INSTRUCTIONS FOR THE TASK: Scan the material for the word "materials", and copy each line where it shows up.

COLLECTED MATERIAL:
****************
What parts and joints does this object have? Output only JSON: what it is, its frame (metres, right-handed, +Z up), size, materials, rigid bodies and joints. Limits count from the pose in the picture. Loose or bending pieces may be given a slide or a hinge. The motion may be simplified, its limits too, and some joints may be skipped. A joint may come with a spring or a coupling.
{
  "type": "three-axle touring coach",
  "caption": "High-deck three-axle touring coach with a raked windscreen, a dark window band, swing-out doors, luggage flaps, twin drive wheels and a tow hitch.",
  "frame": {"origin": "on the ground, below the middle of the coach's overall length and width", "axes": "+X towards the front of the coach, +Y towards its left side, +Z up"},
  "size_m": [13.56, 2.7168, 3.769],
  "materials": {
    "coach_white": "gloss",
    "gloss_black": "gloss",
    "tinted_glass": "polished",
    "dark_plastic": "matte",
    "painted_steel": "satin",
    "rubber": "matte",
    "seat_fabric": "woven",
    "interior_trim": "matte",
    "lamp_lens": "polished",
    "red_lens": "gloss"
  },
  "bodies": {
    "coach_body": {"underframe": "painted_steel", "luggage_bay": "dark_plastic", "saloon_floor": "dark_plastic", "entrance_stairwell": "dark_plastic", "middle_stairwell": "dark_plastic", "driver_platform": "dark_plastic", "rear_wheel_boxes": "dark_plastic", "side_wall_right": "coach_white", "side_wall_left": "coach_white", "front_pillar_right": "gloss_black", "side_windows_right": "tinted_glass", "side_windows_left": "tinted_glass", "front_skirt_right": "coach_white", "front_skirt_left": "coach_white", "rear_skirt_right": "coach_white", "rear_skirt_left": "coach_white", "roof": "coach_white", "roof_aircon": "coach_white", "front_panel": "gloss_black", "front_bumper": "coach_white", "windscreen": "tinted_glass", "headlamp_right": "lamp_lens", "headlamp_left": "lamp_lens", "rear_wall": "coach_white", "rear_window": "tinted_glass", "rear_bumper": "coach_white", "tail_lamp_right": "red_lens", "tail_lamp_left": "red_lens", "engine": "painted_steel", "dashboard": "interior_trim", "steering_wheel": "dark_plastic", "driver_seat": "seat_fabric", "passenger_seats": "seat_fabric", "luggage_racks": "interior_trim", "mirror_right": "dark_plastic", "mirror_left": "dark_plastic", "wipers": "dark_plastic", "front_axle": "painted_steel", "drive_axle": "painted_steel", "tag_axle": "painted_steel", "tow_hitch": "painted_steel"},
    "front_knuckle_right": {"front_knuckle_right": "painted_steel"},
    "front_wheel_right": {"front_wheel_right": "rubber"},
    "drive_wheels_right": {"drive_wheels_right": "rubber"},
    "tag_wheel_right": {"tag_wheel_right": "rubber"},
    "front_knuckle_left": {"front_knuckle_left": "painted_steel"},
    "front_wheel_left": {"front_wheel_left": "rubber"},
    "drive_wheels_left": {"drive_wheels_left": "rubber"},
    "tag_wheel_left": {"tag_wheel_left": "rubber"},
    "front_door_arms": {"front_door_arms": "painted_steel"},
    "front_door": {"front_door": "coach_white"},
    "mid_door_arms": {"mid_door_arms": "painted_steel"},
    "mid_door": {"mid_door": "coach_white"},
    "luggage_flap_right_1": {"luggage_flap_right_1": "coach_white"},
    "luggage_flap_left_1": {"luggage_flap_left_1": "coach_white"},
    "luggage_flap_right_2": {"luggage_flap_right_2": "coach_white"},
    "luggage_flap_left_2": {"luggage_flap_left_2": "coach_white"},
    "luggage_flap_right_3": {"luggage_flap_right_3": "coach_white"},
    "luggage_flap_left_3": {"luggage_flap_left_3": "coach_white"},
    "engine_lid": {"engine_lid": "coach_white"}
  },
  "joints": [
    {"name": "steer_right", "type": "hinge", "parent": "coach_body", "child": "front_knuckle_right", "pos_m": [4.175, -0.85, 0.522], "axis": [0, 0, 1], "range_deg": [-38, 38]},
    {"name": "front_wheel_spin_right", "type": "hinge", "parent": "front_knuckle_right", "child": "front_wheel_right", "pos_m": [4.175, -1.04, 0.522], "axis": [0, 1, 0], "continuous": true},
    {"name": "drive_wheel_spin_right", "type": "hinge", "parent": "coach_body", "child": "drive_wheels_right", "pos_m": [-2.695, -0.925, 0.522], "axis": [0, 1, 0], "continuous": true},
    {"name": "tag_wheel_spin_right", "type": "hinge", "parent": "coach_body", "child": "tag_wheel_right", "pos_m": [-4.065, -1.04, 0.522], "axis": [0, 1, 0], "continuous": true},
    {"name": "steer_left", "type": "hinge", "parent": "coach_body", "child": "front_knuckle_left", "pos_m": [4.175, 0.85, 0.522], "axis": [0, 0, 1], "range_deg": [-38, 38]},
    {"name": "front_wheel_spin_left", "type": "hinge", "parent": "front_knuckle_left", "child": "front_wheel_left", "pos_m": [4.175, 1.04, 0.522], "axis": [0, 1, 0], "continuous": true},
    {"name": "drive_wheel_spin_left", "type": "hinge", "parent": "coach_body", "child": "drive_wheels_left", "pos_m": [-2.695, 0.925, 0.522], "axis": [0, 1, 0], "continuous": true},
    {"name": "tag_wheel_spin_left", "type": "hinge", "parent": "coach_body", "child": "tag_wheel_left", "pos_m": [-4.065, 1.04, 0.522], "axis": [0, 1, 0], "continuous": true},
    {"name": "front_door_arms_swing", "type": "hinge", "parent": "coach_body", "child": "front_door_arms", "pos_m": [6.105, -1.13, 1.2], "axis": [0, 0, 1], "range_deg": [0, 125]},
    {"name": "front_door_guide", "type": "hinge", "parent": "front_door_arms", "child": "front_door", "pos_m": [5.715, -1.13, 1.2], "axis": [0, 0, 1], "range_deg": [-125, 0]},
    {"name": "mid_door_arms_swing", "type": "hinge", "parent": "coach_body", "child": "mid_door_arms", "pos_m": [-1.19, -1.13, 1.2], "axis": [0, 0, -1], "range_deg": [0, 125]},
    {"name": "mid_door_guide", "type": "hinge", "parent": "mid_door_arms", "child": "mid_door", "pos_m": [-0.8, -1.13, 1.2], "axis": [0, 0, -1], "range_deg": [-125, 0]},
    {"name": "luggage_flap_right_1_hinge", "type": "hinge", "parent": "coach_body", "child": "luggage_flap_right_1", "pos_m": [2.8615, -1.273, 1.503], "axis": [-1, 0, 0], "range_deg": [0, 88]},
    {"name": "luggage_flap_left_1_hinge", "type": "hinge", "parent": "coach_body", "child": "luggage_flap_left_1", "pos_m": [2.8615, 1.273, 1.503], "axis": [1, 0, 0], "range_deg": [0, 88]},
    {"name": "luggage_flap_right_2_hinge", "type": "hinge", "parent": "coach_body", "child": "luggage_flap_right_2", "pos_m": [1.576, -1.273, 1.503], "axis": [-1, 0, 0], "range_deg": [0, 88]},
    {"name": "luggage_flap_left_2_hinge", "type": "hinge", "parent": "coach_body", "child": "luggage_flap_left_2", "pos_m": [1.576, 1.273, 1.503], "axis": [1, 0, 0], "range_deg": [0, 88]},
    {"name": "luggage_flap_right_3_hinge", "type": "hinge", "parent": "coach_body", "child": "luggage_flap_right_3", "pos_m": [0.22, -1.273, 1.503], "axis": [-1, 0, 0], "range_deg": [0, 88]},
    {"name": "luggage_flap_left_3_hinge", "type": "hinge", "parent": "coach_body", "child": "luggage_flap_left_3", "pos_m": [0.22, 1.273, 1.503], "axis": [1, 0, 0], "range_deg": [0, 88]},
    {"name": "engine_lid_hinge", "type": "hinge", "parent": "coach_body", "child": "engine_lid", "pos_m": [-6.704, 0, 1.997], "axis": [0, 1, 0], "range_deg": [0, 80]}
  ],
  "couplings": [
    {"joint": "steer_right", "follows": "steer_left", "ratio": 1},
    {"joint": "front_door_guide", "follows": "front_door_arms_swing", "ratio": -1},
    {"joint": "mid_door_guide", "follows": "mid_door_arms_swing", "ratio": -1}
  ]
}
****************
TASK ANSWER:
What parts and joints does this object have? Output only JSON: what it is, its frame (metres, right-handed, +Z up), size, materials, rigid bodies and joints. Limits count from the pose in the picture. Loose or bending pieces may be given a slide or a hinge. The motion may be simplified, its limits too, and some joints may be skipped. A joint may come with a spring or a coupling.
  "materials": {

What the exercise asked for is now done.